# Information supplied:
>> begin

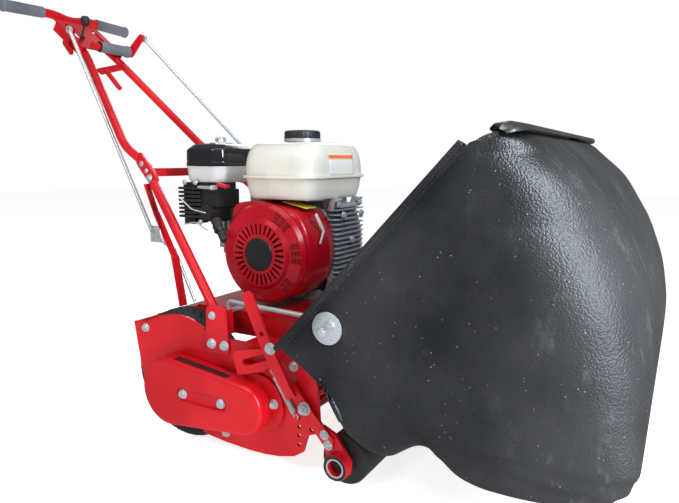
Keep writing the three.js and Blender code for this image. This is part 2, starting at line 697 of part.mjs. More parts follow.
const leftLow = [34, 183, 362];
const rodLeftTop = [leftEye[0], 82, leftEye[2]];
const clutchRodLeft = join([
  rod(rodLeftTop, leftLow, rodRadius, 12),
  roundY(leftEye[0], leftEye[2], 9, 78.5, 85.5, 18),
  roundY(leftLow[0], leftLow[2], 8, 179.5, 186.5, 18),
]).subtract(roundY(leftEye[0], leftEye[2], 3.5 + gap, 70, 95, 16))
  .subtract(roundY(leftLow[0], leftLow[2], 3.5 + gap, 170, 200, 16));
add('clutch_rod_left', clutchRodLeft, zinc, 0.3, 0.9);

const idlerPivot = [-6, 0, 322];
const idlerWheel = [-18, 0, 280];
const idlerY = 171;
add('idler_arm', join([
  plateXZ(beltOutline(idlerPivot[0], idlerPivot[2], 10, leftLow[0], leftLow[2], 8, 8), idlerY, idlerY + 4),
  plateXZ(beltOutline(idlerPivot[0], idlerPivot[2], 10, idlerWheel[0], idlerWheel[2], 9, 8), idlerY, idlerY + 4),
  roundY(leftLow[0], leftLow[2], 3.5, idlerY + 3, 188, 12),
  roundY(idlerWheel[0], idlerWheel[2], 20, pulleyY, pulleyY + pulleyWidth, 28),
  roundY(idlerWheel[0], idlerWheel[2], 6, pulleyY + 2, idlerY + 2, 16),
]), red, 0.4);

// ---- engine ---------------------------------------------------------------------------------

const blockOutline = [
  [44, 262], [204, 262], [212, 286], [214, 330], [212, 386], [198, 432], [150, 448], [96, 444],
  [40, 420], [30, 372], [32, 310],
];
const crankcaseHollow = plateXZ(blockOutline.map(([x, z]) => [125 + (x - 125) * 0.9, 355 + (z - 355) * 0.9]),
  -60, engineBack - 14);
const crankcase = plateXZ(blockOutline, -58, engineBack).subtract(crankcaseHollow);
const feet = [block(36, 208, -58, -30, deckHeight + gap, 263), block(36, 208, 42, engineBack, deckHeight + gap, 263)];
const fins = [];
for (let i = 0; i < 7; i += 1) {
  const x = -66 + i * 14;
  fins.push(block(x, x + 4, -54, 62, 330, 428));
}
const barrel = block(-72, 40, -34, 44, 346, 414);
const headCap = block(-92, -64, -36, 46, 338, 420);
const pipes = roundY(150, 300, 20, engineBack - 1, engineBack + 8, 28);
const tankStands = [block(86, 96, -50, 30, 440, 457 - gap), block(190, 198, -50, 30, 425, 457 - gap)];
add('engine_block', join([crankcase, ...feet, barrel, ...fins, headCap, pipes, ...tankStands])
  
  .subtract(roundY(crankX, crankZ, 11.6, engineBack - 10, 100, 24)), castGrey, 0.5, 0.7);

const crank = roundY(crankX, crankZ, 11, engineBack - 8, pulleyY + pulleyWidth + 6, 24).add(turnY([
  [0, pulleyY - 2], [crankPulleyRadius + 6, pulleyY - 2], [crankPulleyRadius - 5.2, pulleyY + 6],
  [crankPulleyRadius - 5.2, pulleyY + 10], [crankPulleyRadius + 6, pulleyY + pulleyWidth + 2],
  [0, pulleyY + pulleyWidth + 2],
], crankX, crankZ, 28));
add('crank_pulley', crank, 0x8d9095, 0.35, 0.8);

const beltIn = beltOutline(0, wheelRadius, counterPulleyRadius - 4, crankX, crankZ, crankPulleyRadius - 4);
const beltBody = plateXZ(beltOutline(0, wheelRadius, counterPulleyRadius + 4, crankX, crankZ,
  crankPulleyRadius + 4), pulleyY + 6.5, pulleyY + 9.5)
  .subtract(plateXZ(beltIn, pulleyY, pulleyY + pulleyWidth));
add('drive_belt', beltBody, 0x222224, 0.8);

const fanOutline = [
  [37, 330], [37, 430], [44, 446], [60, 453], [150, 448], [192, 436], [212, 408], [222, 370], [220, 330],
  [206, 296], [186, 276], [160, 268], [84, 268],
];
const fanBody = plateXZ(fanOutline, -150, -58 - gap);
const fanHollow = plateXZ(fanOutline.map(([x, z]) => [130 + (x - 130) * 0.965, 358 + (z - 358) * 0.965]),
  -146, -50);
const fanHole = roundY(crankX, crankZ, recoilRadius - 12, -160, -140, 40);
add('fan_cover', fanBody.subtract(fanHollow).subtract(fanHole), engineRed, 0.25);

const recoilBody = turnY([
  [0, recoilY], [ringRadius - 3, recoilY + 1], [ringRadius + 3, recoilY + 7], [recoilRadius - 6, recoilY + 10],
  [recoilRadius, recoilY + 17], [recoilRadius, -150 - gap], [recoilRadius - 3, -150 - gap],
  [recoilRadius - 3, recoilY + 18], [recoilRadius - 8, recoilY + 13], [ringRadius + 1, recoilY + 10],
  [ringRadius - 5, recoilY + 4], [0, recoilY + 4],
], crankX, crankZ, 40);
const slots = [];
for (let i = 0; i < 30; i += 1) {
  const angle = (i / 30) * Math.PI * 2;
  const g = new THREE.BoxGeometry(20, 24, 4.2);
  g.translate(48, recoilY, 0);
  g.rotateY(-angle);
  g.translate(crankX, 0, crankZ);
  slots.push(body(g));
}
add('recoil_cover', slots.reduce((sum, s) => sum.subtract(s), recoilBody), engineRed, 0.25);

add('starter_grip', join([
  rod([23, -168, 398], [50, -184, 376], 7, 14),
  rod([9, -160, 414], [26, -170, 394], 11, 14),
]), 0x303034, 0.6);

const tankX = 145.5;
const tankY = -46;
const tankBody = softBox(tankX, tankY, 88, 109, 7, [
  [457, 0.80], [462, 0.86], [496, 0.95], [498, 1], [503, 1], [505, 0.955], [520, 0.95], [540, 0.91],
  [556, 0.84], [564, 0.72], [566, 0.5],
], 32);
const tankHollow = softBox(tankX, tankY, 86, 107, 7, [
  [459.5, 0.78], [496, 0.92], [506, 0.93], [540, 0.88], [556, 0.81], [563, 0.68],
], 32);
const filler = roundZ(150, -62, 20, 540, 580, 24);
add('fuel_tank', tankBody.subtract(tankHollow).subtract(filler), tankCream, 0.25);
add('fuel_cap', roundZ(150, -62, 36, 566 + gap, 589, 32, 35), 0x1d1d20, 0.4);

const cleanX = -57;
const cleanY = -62;
add('air_cleaner_base', softBox(cleanX, cleanY, 53, 66, 5, [[486, 0.9], [490, 0.97], [518.7, 1]], 32),
  0xc8c8c4, 0.4);
add('air_cleaner_cover', softBox(cleanX, cleanY, 54, 67, 5, [[519, 1], [546, 0.97], [560, 0.9], [566, 0.78]], 32)
  .add(roundZ(cleanX, cleanY, 24, 565.5, 569, 24)).add(roundZ(cleanX, cleanY, 5, 568.5, 580, 12)),
0x17171a, 0.15);

add('carburettor', join([
  block(-112, -84, -122, -72, 398, 485.6),
  block(-90, -30, -112, -70, 404, 440),
  block(-70, -20, -120, -62, 436, 485.6),
  roundY(-46, 424, 16, -130, -100, 20),
  block(-60, -30, -72, -40, 429, 470),
]).subtract(block(-96, -60, -80, -30, 320, 434)), 0x2b2b2e, 0.5);
add('choke_lever', join([
  rod([-66, -126, 476], [-24, -134, 476], 3.4, 10),
  roundY(-24, 476, 5, -134, -120.4, 14),
]), zinc, 0.3, 0.8);
add('fuel_lever', rod([-14, -128, 484], [4, -120, 478], 4.5, 10)
  .add(roundY(2, 478.5, 4, -122, -112, 12)), 0xd01624, 0.4);

const muffler = softBox(-58, 104, 40, 34, 4, [[430, 0.85], [436, 0.98], [508, 0.98], [514, 0.85]], 28);
add('muffler', muffler.add(rod([-58, 66, 450], [-58, 60, 436], 10, 14)), 0x8b8b88, 0.6, 0.6);

// ---- catcher --------------------------------------------------------------------------------

const profile = [
  [285, 240], [292, 232], [330, 205], [372, 178], [392, 150], [398, 122], [430, 104], [463, 101],
  [484, 116], [508, 131], [534, 130], [553, 112], [572, 95], [602, 88], [650, 88], [704, 93],
  [754, 104], [779, 122], [787, 150], [790, 200], [792, 270], [780, 350], [752, 430], [706, 505], [640, 566], [615, 580],
  [595, 572], [570, 548],
];
function shrink(points, by) {
  const out = [];
  points.forEach(([x, z], i) => {
    const [ax, az] = points[(i + points.length - 1) % points.length];
    const [bx, bz] = points[(i + 1) % points.length];
    const length = Math.hypot(bx - ax, bz - az);
    out.push([x - ((bz - az) / length) * by, z + ((bx - ax) / length) * by]);
  });
  return out;
}
const outerSide = plateXZ(profile, -catcherHalf, catcherHalf);
const innerProfile = shrink(profile, catcherWall);
const rimPush = [[-24, 26], [-24, 26], [0, 0]];
innerProfile[0] = [innerProfile[0][0] + rimPush[0][0], 270];
innerProfile[innerProfile.length - 1] = [540, 575];
innerProfile[innerProfile.length - 2] = [575, 606];
innerProfile[innerProfile.length - 3] = [607, 600];
const planShape = (inset) => {
  const s = new THREE.Shape();
  const wide = catcherHalf - inset;
  const front = 800 - inset;
  const soft = 105;
  s.moveTo(240, -wide);
  s.lineTo(front - soft * 1.2, -wide);
  s.bezierCurveTo(front - soft * 0.5, -wide, front, -wide + soft * 0.45, front, -wide + soft);
  s.lineTo(front, wide - soft);
  s.bezierCurveTo(front, wide - soft * 0.45, front - soft * 0.5, wide, front - soft * 1.2, wide);
  s.lineTo(240, wide);
  s.closePath();
  return s;
};
const shellOuter = outerSide.intersect(plateXY(planShape(0), 60, 640));
const shellInner = plateXZ(innerProfile, -catcherHalf, catcherHalf)
  .intersect(plateXY(planShape(catcherWall), 60, 640));
// Flange round the open mouth, following the sloping rim and the front lip.
const rimLine = [[281, 243], [570, 550], [597, 573], [618, 582], [640, 572]];
const rimOut = rimLine.map(([x, z]) => [x - 4, z + 4]);
const rimStrip = plateXZ([...rimLine, ...rimOut.slice().reverse()], -catcherHalf - flangeWide, catcherHalf + flangeWide);
const mouth = plateXZ([[262, 246], [545, 556], [585, 600], [625, 610], [612, 572], [570, 536], [300, 228]],
  -catcherHalf + catcherWall, catcherHalf - catcherWall);
const shell = shellOuter.subtract(shellInner).add(rimStrip).subtract(mouth);
add('catcher', shell, blackPlastic, 0.55);

const disc = plateXZ((() => {
  const s = new THREE.Shape();
  s.absarc(366, 286, 25, 0, Math.PI * 2, false);
  return s;
})(), -catcherHalf - 2.5 - gap, -catcherHalf - gap);
const discBolts = [[358, 279], [374, 293]].map(([x, z]) => roundY(x, z, 5, -catcherHalf - 7, -catcherHalf - 2.5, 6));
add('hanger_disc_right', join([disc, ...discBolts]), zinc, 0.35, 0.8);
add('hanger_disc_left', flip(join([disc, ...discBolts])), zinc, 0.35, 0.8);

// ---- assembly: origin in the middle of the bottom of the whole ------------------------------

const mower = new THREE.Group();
mower.name = 'reel_mower';
parts.forEach((part) => mower.add(part));
const bounds = new THREE.Box3().setFromObject(mower);
const shift = new THREE.Vector3(-(bounds.min.x + bounds.max.x) / 2, -(bounds.min.y + bounds.max.y) / 2, -bounds.min.z);
parts.forEach((part) => part.geometry.translate(shift.x, shift.y, shift.z));

export default mower;
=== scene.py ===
import bpy
import bmesh
import json
import math
import numpy as np
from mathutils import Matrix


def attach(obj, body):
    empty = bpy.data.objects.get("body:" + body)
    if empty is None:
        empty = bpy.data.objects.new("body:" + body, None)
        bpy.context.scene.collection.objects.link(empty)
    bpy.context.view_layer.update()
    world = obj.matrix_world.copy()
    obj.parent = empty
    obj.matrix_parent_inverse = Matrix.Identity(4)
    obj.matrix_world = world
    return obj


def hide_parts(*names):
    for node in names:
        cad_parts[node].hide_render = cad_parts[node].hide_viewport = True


# A walk-behind reel mower. Shapes are worked out in the drawing's millimetres, where the wheel shaft
# is over x = 0, +X points at the catcher and +Y at the operator's left; putPiece moves them to the row frame.
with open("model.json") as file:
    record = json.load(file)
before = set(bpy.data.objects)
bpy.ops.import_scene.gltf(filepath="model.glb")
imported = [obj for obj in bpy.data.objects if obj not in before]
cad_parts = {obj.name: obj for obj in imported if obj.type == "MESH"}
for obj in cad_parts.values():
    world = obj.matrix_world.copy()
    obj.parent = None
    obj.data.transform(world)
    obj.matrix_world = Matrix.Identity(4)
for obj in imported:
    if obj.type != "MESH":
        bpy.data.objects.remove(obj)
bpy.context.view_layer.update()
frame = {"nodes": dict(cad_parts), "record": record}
toFrame = np.array([-82.94165, 0.0, -0.35])
print("frame loaded:", len(frame["nodes"]), "nodes")

# camera, lights and floor
studio = {
    "cameraPlace": (0.72706, -1.06, 0.52965),
    "cameraTurn": (90 - 8.6, 0, 30),
    "lens": 31.8,
    "skyColour": (0.93, 0.96, 1.0),
    "skyStrength": 0.20,
    "backdrop": (1.0, 1.0, 1.0),
    "floorColour": (0.86, 0.86, 0.86),
    "floorGlow": 0.8,
}


def areaLight(name, place, aim, size, power, colour=(1, 1, 1)):
    data = bpy.data.lights.new(name, "AREA")
    data.shape = "RECTANGLE"
    data.size, data.size_y = size
    data.energy = power
    data.color = colour
    lamp = bpy.data.objects.new(name, data)
    lamp.location = place
    away = np.array(place) - np.array(aim)
    lamp.rotation_euler = (
        math.atan2(math.hypot(away[0], away[1]), away[2]), 0, math.atan2(away[1], away[0]) + math.pi / 2
    )
    bpy.context.scene.collection.objects.link(lamp)
    return lamp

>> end

# Given request:
Output exactly the leading lines of the data, up to and including the line marked by "add('clutch_rod_left', clutchRodLeft, zinc, 0.3, 0.9);".

# Task response:
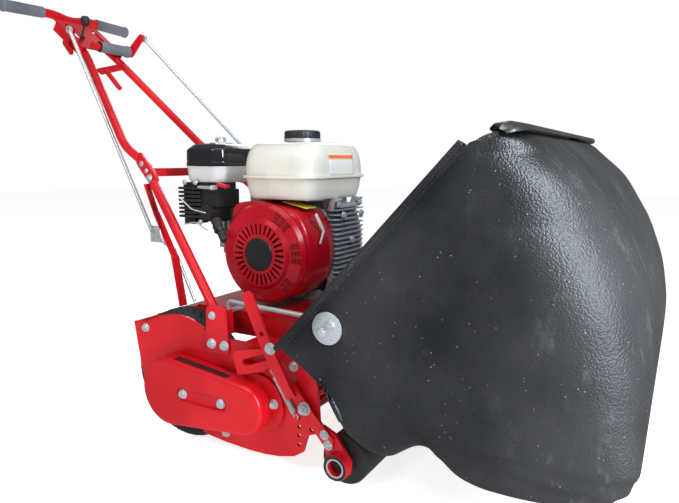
Keep writing the three.js and Blender code for this image. This is part 2, starting at line 697 of part.mjs. More parts follow.
const leftLow = [34, 183, 362];
const rodLeftTop = [leftEye[0], 82, leftEye[2]];
const clutchRodLeft = join([
  rod(rodLeftTop, leftLow, rodRadius, 12),
  roundY(leftEye[0], leftEye[2], 9, 78.5, 85.5, 18),
  roundY(leftLow[0], leftLow[2], 8, 179.5, 186.5, 18),
]).subtract(roundY(leftEye[0], leftEye[2], 3.5 + gap, 70, 95, 16))
  .subtract(roundY(leftLow[0], leftLow[2], 3.5 + gap, 170, 200, 16));
add('clutch_rod_left', clutchRodLeft, zinc, 0.3, 0.9);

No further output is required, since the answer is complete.